The British Foreign Office said: “We are in contact with our Canadian partners about the serious developments outlined in the independent investigations in Canada. The UK has full confidence in Canada’s judicial system … The government of India’s cooperation with Canada’s legal process is the right next step.”

As Canada’s allegations have broadened, it has become more difficult for its allies in the Five Eyes intelligence partnership to remain silent.

Canada’s federal police force on Monday alleged that Indian diplomats have worked with criminal gangs to orchestrate a campaign of extortion, intimidation and coercion against members of the Canadian south Asian community, resulting in homicides, home invasions, drive-by shootings and arson. Since September 2023, at least 13 people have been “warned by the RCMP of grave threats against them” according to a coalition of lawmakers.

The US has repeatedly said that New Delhi is not cooperating with Canada’s investigation, but the state department said on Wednesday that it was satisfied with India’s cooperation in a separate case involving an alleged plot against a Sikh separatist leader in New York last year.

Washington has alleged that Indian agents were involved in the attempted assassination of Gurpatwant Singh Pannun, and has indicted an Indian national working at the behest of an unnamed Indian government official.

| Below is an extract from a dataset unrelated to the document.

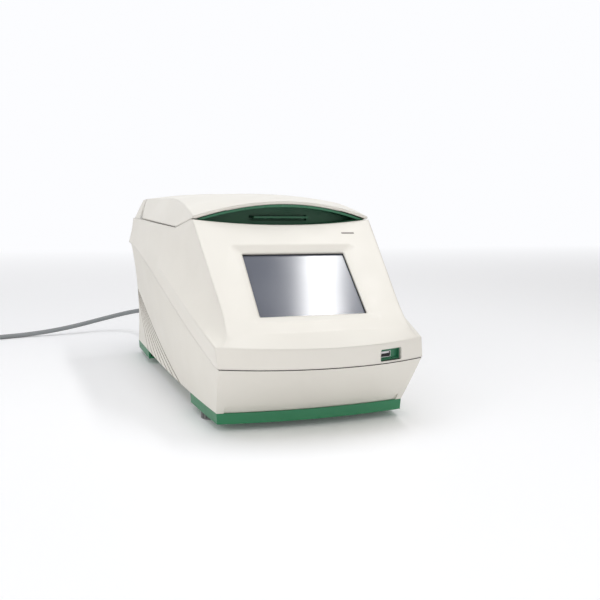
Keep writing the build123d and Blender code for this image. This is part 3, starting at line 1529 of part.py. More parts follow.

An Indian government committee investigating the foiled murder plot met US officials in Washington, for a meeting the state department described as “productive”.

During his testimony, Trudeau also warned Tory lawmakers were involved in, or vulnerable to, foreign interference.

“I have the names of a number of parliamentarians, former parliamentarians and/or candidates in the Conservative party of Canada who are engaged [in] or at high risk of or for whom there is clear intelligence around foreign interference,” Trudeau said.

The Conservative leader Pierre Poilievre has so far refused to get the security clearance necessary to be briefed the full scope of his party’s involvement, Trudeau said.

Trudeau also told the commission parliament’s national security and intelligence committee found evidence of foreign interference during the Tory leadership convention, which Poilievre won in 2022.

“The fact that there is absolutely no curiosity or openness in trying to figure out what happened or whether someone was compromised or whether a foreign country impacted those leadership races is simply irresponsible,” Trudeau said.

In a statement, Poilievre called on Trudeau to name the compromised lawmakers, and accused the prime minister of “lying to distract from a Liberal caucus revolt against his leadership and revelations he knowingly allowed Beijing to interfere and help him win two elections”.

Trudeau told the commission said he received intelligence in his role as prime minister but did not use it for “partisan” benefit. “I don’t believe in using national security information for partisan purposes,” he said.

A parliamentary public safety committee confirmed it will launch an emergency study of RCMP allegations that Indian government agents have been involved in violent crimes in Canada.